Here in central Illinois…police aren’t just trained on the skills, but also the state of mind.

This weekend, dozens were killed when shooters opened fire at a shopping complex in El Paso, Texas…and a busy neighborhood in Dayton, Ohio.

The news has people all over central Illinois feeling rattled, including here in central Illinois.

The response from first responders during an active shooting can mean the difference between life and death. We learned how a change in mindset changes everything.

Officers are now learning to expect active shootings. Instead of seeing it as a rare circumstance, they’re treating it as a very real possibility.

The PTI instructor who leads active shooter training, Jeff Vercler, told us if officers can’t rise up to the challenge, they should consider another job.

“Back in 1996, I went through PTI. I was in this very classroom in fact. We didn’t talk about active shooter back then. It wasn’t a topic that was known about,” said Vercler.

Now, it’s a topic many people worry about, and at the heart of political debate.

It’s happening all over the country…in schools, churches, stores, bars, and busy areas of town.

It’s happened in central Illinois.

That’s why Vercler tells new officers…”you cannot train enough for a job that can kill you.”

In today’s day and age, it’s not a question of if…It’s a matter of when.

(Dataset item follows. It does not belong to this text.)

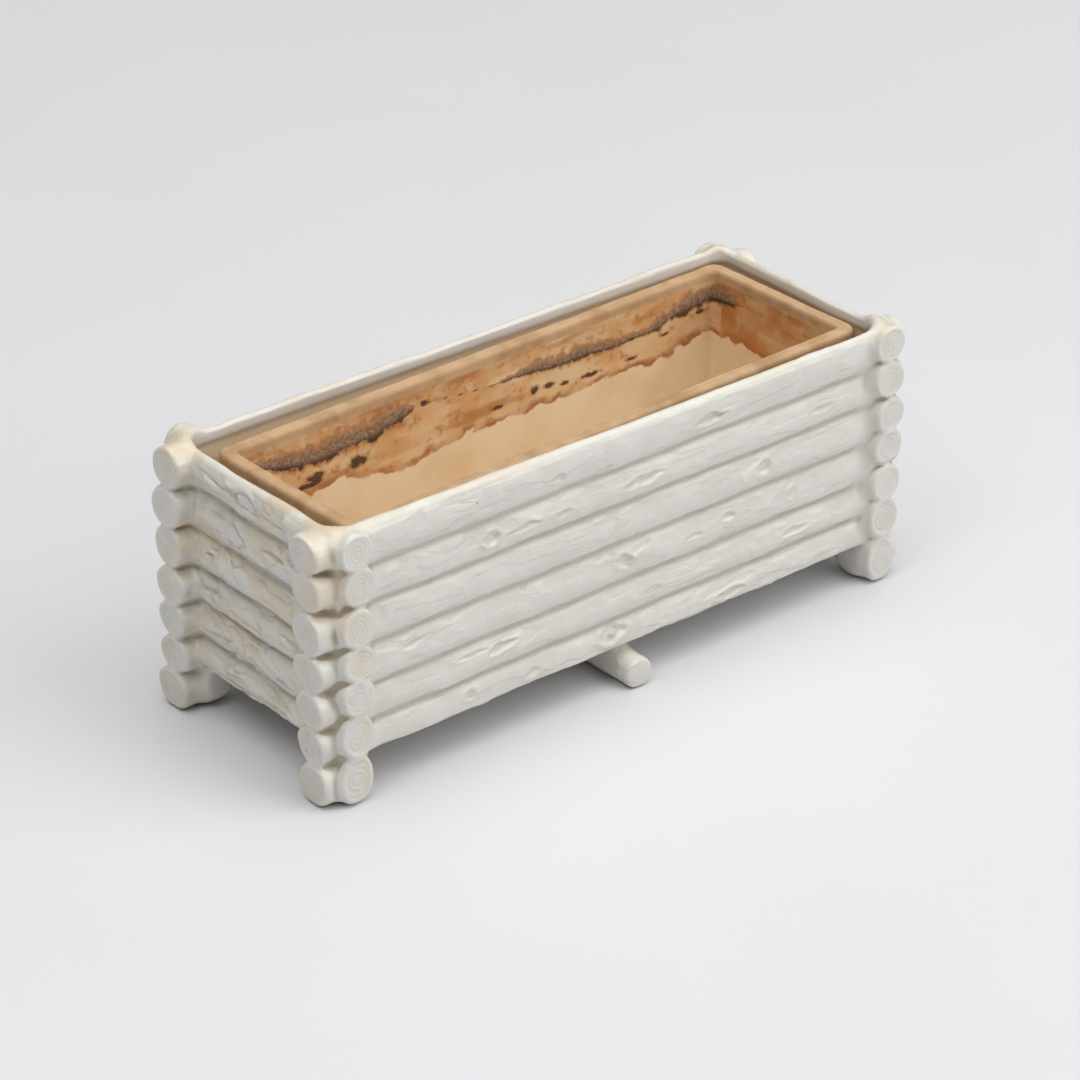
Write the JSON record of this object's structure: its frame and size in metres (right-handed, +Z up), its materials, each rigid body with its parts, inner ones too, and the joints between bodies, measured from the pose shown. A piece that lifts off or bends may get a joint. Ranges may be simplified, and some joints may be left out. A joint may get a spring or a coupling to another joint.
{
  "type": "rustic log trough jardiniere with liner",
  "caption": "Long glazed earthenware planter moulded as stacked logs, with crossed log-end corners, feet, a cross log underneath and a loose terracotta liner.",
  "frame": {"origin": "on the ground under the middle of the trough", "axes": "+X along the trough to its right end, +Y to its back, +Z up"},
  "size_m": [0.4274, 0.1694, 0.1674],
  "materials": {
    "white_glaze": "glossy tin-white glaze over buff earthenware, stained in the creases",
    "terracotta": "unglazed, matt, water-stained"
  },
  "bodies": {
    "glazed_body": {"front_wall": "white_glaze", "back_wall": "white_glaze", "left_wall": "white_glaze", "right_wall": "white_glaze", "front_left_corner_post": "white_glaze", "front_right_corner_post": "white_glaze", "back_left_corner_post": "white_glaze", "back_right_corner_post": "white_glaze", "front_left_foot": "white_glaze", "front_right_foot": "white_glaze", "back_left_foot": "white_glaze", "back_right_foot": "white_glaze", "floor_slab": "white_glaze", "cross_log": "white_glaze"},
    "liner": {"liner": "terracotta"}
  },
  "joints": [
    {"name": "liner_lift", "type": "slide", "parent": "glazed_body", "child": "liner", "axis": [0, 0, 1], "range_m": [0, 0.145]}
  ]
}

“Every officer that goes through here needs to face himself in the mirror or herself in the mirror and say can I go in, and can I do this.”

Jeff Vercler, PTI

His students aren’t the only ones learning how to respond to active shooters.

Many school leaders, like Stacey Cherny, are getting the skills too.

“So in our mindset, we’re just preparing as though something will eventually happen,” said Cherny.

The U of I grad used to teach in Champaign.

She’s a principal in Pennsylvania now, but she says, everyone can benefit from knowing how to keep themselves and others safe.

“It can be a little scary to think about what possibly could happen, but at the same time you feel a sense of empowerment, because there is a plan in place,” said Cherny.

Vercler says people should feel confident in the quality of active shooter training officers get at PTI, but he hopes every police department prioritizes the money and resources needed to keep those life-saving skills sharp.

Vercler says if you ever find yourself in an active shooter situation, first, stay calm.

Escape if you can. If you can’t, find a place to lock yourself away and hide.

If you come face-to-face with a gunman, grab anything around you that could be used as a weapon and be prepared to fight for your life.